In the wake of Nelson Mandela’s passing on December 5, 2013, tributes came forth from around the world and more than 100 heads of state attended his memorial service in South Africa.  One such tribute, a eulogy to Madiba (his clan name), was paid at the Seattle Rotary Club meeting on December 11, 2013, by Paul Suzman, now a prominent Seattle businessman and the nephew of Helen Suzman, a long-time member of the South African Parliament and one of the most important non-black opponents of the Apartheid system.  Paul Suzman’s tribute appears below.

Ladies and gentlemen, Rotarians and guests:

You may wonder what a football is doing on the podium. It is actually a rugby ball.

Given the unusual role that rugby played in Nelson Mandela’s political life I thought it would be an adornment of which he would approve. I am also, today, wearing the official necktie of the 1995 Rugby World cup which was held in South Africa the year after he was elected president. He would like that.

Last year, I was fortunate to attend an exhibit at the British Museum in London entitled Shakespeare; Staging the World. And in place of honor, the very last exhibit was the Robben Island Bible.

It is the complete works of William Shakespeare smuggled onto that island by another political prisoner, Sonny Venkatrarathnam, disguised as a Hindu holy text.

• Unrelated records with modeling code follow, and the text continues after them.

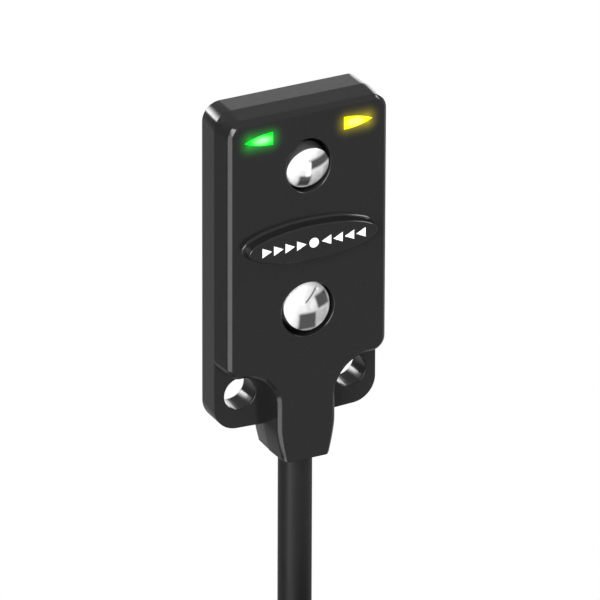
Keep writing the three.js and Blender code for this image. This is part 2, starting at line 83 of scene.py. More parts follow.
OPTICS_CENTRE = 11.88
LENS_SPACING = 10.9
LENS_HOLE_RADIUS = 2.0
LENS_RISE = 0.6
LENS_BACK = 2.8
LENS_TILT = math.radians(12)
UPPER_LENS = {"side": 1, "radius": 1.6, "rim_depth": 3.8, "shift": 0.22}
LOWER_LENS = {"side": -1, "radius": 1.75, "rim_depth": 3.7, "shift": 0.2}
HOLE_WIDTHS = {1: 0.84, -1: 1.0}
LENS_HOLE_EASE = 0.16
SCREW_HOLE_EASE = 0.09
WINDOW_GAP = 0.04
WINDOW_BACK = 2.2

WINDOW_Z = 19.95
WINDOW_INNER = 2.72
WINDOW_LENGTH = 2.15
WINDOW_HALF = 0.46

PAD_HALF_LENGTH = 5.05
PAD_HALF_HEIGHT = 1.4
PAD_RISE = 0.87
PAD_FILLET = 0.26
PAD_EDGE = 0.2

COVER_DEPTH = 0.5
COVER_GAP = 0.05
CAVITY_HALF = 5.4
CAVITY_BOTTOM = 2.7
CAVITY_TOP = 20.8
LEDGE = 0.3
CHANNEL_HALF = 1.6
CHANNEL_BOTTOM = -0.4
CHANNEL_FRONT = 3.4

CABLE = 2.4
CABLE_Y = -PLATE_DEPTH
JACKET_END = 1.2
CORE = 0.8
BORE_RADIUS = 1.25

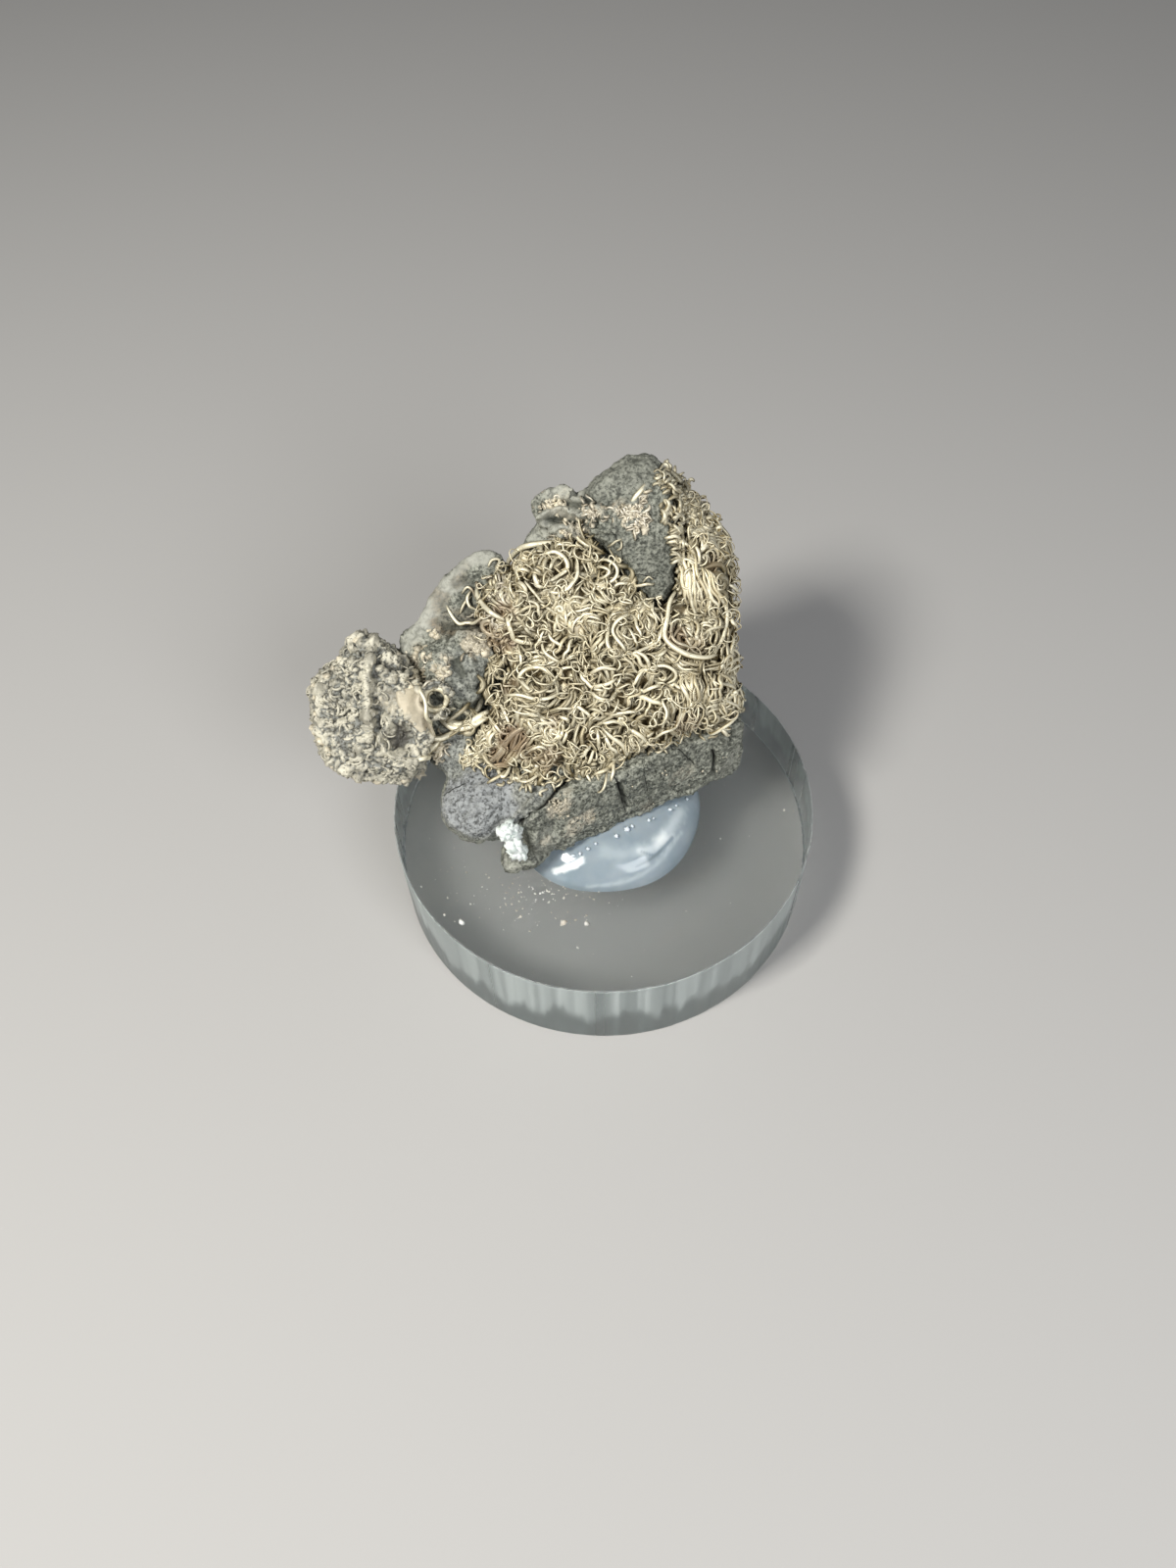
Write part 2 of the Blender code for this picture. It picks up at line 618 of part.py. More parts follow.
def build_crystals(cutters):
    """The white crystals: sheared blocks grown through each other."""
    made = None
    finish = material("white calcite", CRYSTAL_COLOUR, 0.25)
    shear = Matrix.Shear("XY", 4, (RHOMB_SHEAR, RHOMB_SHEAR))
    for index, (middle, size, turn) in enumerate(CRYSTALS):
        bm = bmesh.new()
        add_block(bm, middle, 0.5 * CRYSTAL_GROWTH * Vector(size), turn, shear)
        block = object_from("calcite_crystals" if index == 0 else f"crystal {index}", bm, finish)
        if made is None:
            made = block
            continue
        union = made.modifiers.new("grown together", "BOOLEAN")
        union.operation = "UNION"
        union.solver = "EXACT"
        union.object = as_helper(block)
    for cutter in cutters:
        cut(made, cutter)
    settle(made)


def main():
    """Builds every solid of the specimen."""
    clear_scene()
    clearance = build_rock()
    build_base()
    build_putty(clearance)
    nest_clearance = build_nest(clearance)
    build_knob([clearance, nest_clearance])
    build_crystals([clearance])


main()
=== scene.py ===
"""The looks of a native silver specimen: wire silver on dark rock, on a clear round base.

Metres, +Z up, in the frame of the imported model. The silver face leans back like a plate, so many
places are given in the plate's own frame: A to the right, B up the slope, C out of the face.
"""

import math
from functools import cached_property

import bmesh
import bpy
import numpy as np
from bpy.props import FloatProperty, FloatVectorProperty, IntProperty, PointerProperty
from bpy.types import Operator, Panel, PropertyGroup
from mathutils import Matrix, Vector
from mathutils.bvhtree import BVHTree


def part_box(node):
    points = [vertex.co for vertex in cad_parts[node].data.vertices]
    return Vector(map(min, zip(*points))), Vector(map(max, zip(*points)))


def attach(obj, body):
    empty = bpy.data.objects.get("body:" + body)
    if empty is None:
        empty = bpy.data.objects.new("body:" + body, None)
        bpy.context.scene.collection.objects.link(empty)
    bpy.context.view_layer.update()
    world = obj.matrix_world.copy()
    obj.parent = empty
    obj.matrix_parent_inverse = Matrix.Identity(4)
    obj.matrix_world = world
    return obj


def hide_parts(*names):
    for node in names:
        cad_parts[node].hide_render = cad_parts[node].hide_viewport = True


bl_info = {
    "name": "Native silver specimen",
    "version": (1, 0, 0),
    "blender": (4, 5, 0),
    "location": "3D View > Sidebar > Specimen",
    "description": "Dresses the packed model of a wire silver specimen on its clear base",
    "category": "Object",
}

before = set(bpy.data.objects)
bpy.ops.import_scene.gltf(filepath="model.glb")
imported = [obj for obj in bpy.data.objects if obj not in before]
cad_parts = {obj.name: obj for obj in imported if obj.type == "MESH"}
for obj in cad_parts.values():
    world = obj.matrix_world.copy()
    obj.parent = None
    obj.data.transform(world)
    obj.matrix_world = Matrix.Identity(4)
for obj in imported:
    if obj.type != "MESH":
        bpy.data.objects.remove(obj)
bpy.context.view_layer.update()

MM = 0.001

# The camera as it was fitted to the clear base's rims
CAMERA_PLACE = np.array([0.0, -39.116, 66.354]) * MM
CAMERA_FORWARD = np.array([-0.01264, 0.55647, -0.83077])
CAMERA_UP = np.array([0.00801, 0.83087, 0.55641])
CAMERA_RIGHT = np.cross(CAMERA_FORWARD, CAMERA_UP)
PICTURE_WIDTH = 1200
PICTURE_HEIGHT = 1600
FOCAL_PIXELS = 1202
SENSOR_MM = 36.0

# The plate frame
PLATE_MIDDLE = np.array([0.3, 1.6, 17.0]) * MM
PLATE_LEAN = math.radians(40)
PLATE_A = np.array([1.0, 0.0, 0.0])
PLATE_B = np.array([0.0, math.cos(PLATE_LEAN), math.sin(PLATE_LEAN)])
PLATE_C = np.array([0.0, -math.sin(PLATE_LEAN), math.cos(PLATE_LEAN)])

_, BASE_HIGH = (np.array(corner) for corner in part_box("acrylic_base"))
BASE_RADIUS = float(BASE_HIGH[0])
BASE_TOP = float(BASE_HIGH[2])
PUTTY_LOW, PUTTY_HIGH = (np.array(corner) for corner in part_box("mounting_putty"))

# Where the skin of the nest is seen from, in the plate frame
NEST_HEART = (0.2, 0.8, -4.2)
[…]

You see literature was originally not permitted on that bleak windswept rock in case it should give the inmates the wrong ideas.

It did exactly the opposite. It gave them the right ideas.

Nelson Mandela recognized a global truth. It is education; it is literature that sets people free.

Even if his body was to be trapped, for the rest of his life, as far as he knew, in the limestone quarries of that forsaken place, surrounded by the unforgiving depths of a greasy grey Atlantic, the Robben Island Bible could transport him and his comrades to Elsinore and Venice, to Harfleur before St. Crispin’s day, or to the steps of the Senate in ancient Rome.